◆ **WORK REQUIRED**
Extract, without alteration, each line from the start of the listing to the line bearing "they touch it.".

◆ **DATA SECTION**
-------------------------

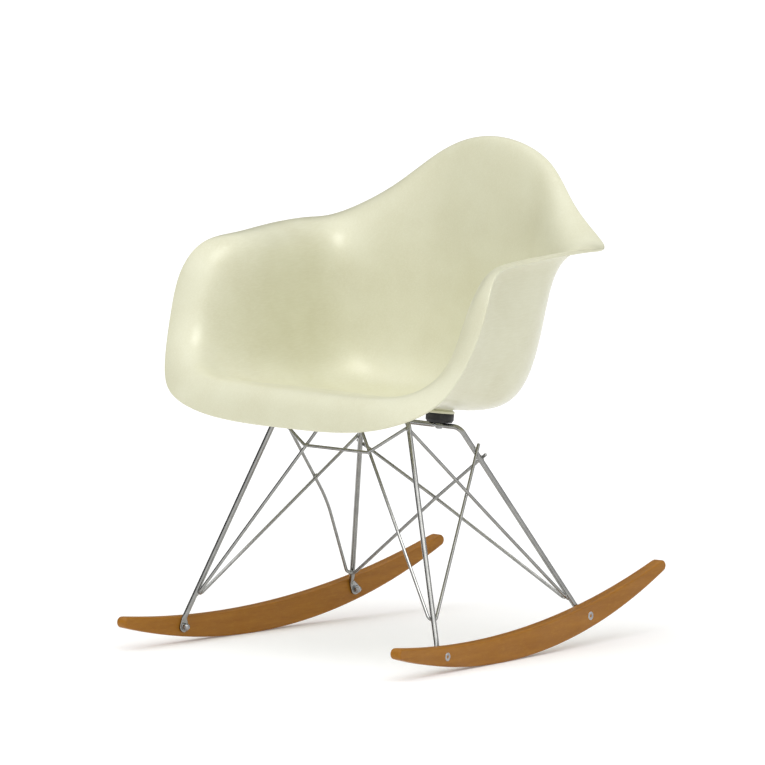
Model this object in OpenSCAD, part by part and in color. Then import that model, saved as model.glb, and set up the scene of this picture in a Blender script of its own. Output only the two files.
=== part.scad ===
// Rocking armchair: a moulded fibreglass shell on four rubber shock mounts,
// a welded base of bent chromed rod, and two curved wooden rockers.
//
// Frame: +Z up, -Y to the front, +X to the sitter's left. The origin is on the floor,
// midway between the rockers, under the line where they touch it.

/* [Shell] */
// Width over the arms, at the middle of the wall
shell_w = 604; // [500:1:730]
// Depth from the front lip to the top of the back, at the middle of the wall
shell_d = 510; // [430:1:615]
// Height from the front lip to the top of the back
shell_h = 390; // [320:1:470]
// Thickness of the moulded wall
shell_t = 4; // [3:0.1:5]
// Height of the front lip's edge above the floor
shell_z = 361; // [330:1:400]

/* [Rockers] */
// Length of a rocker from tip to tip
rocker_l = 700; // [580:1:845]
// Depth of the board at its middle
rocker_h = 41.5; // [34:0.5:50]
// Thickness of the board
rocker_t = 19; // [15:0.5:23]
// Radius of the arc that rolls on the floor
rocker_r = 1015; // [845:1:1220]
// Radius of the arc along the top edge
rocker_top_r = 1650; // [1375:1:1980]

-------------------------

◆ **ANSWER TO THIS EXERCISE**
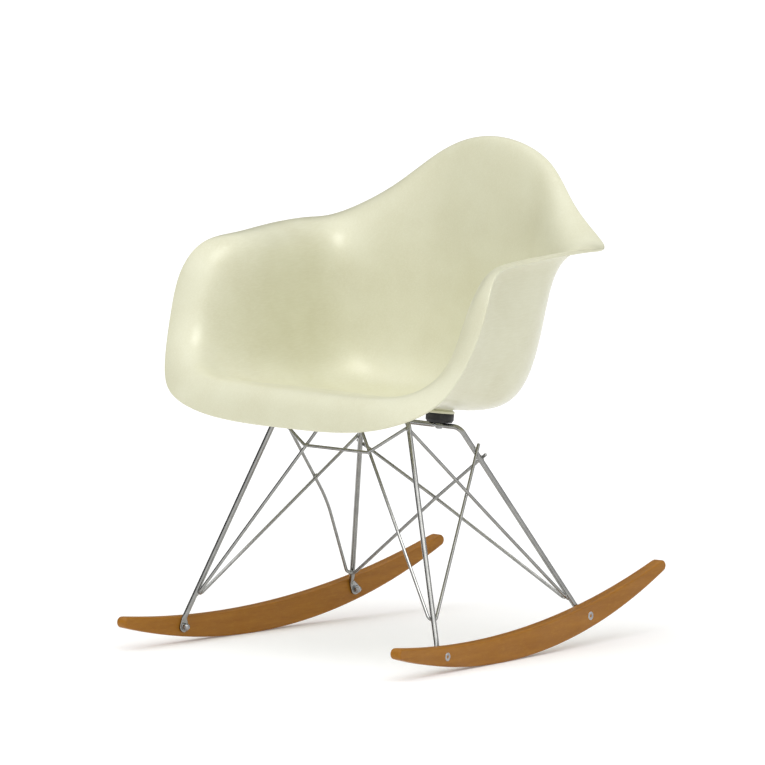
Model this object in OpenSCAD, part by part and in color. Then import that model, saved as model.glb, and set up the scene of this picture in a Blender script of its own. Output only the two files.
=== part.scad ===
// Rocking armchair: a moulded fibreglass shell on four rubber shock mounts,
// a welded base of bent chromed rod, and two curved wooden rockers.
//
// Frame: +Z up, -Y to the front, +X to the sitter's left. The origin is on the floor,
// midway between the rockers, under the line where they touch it.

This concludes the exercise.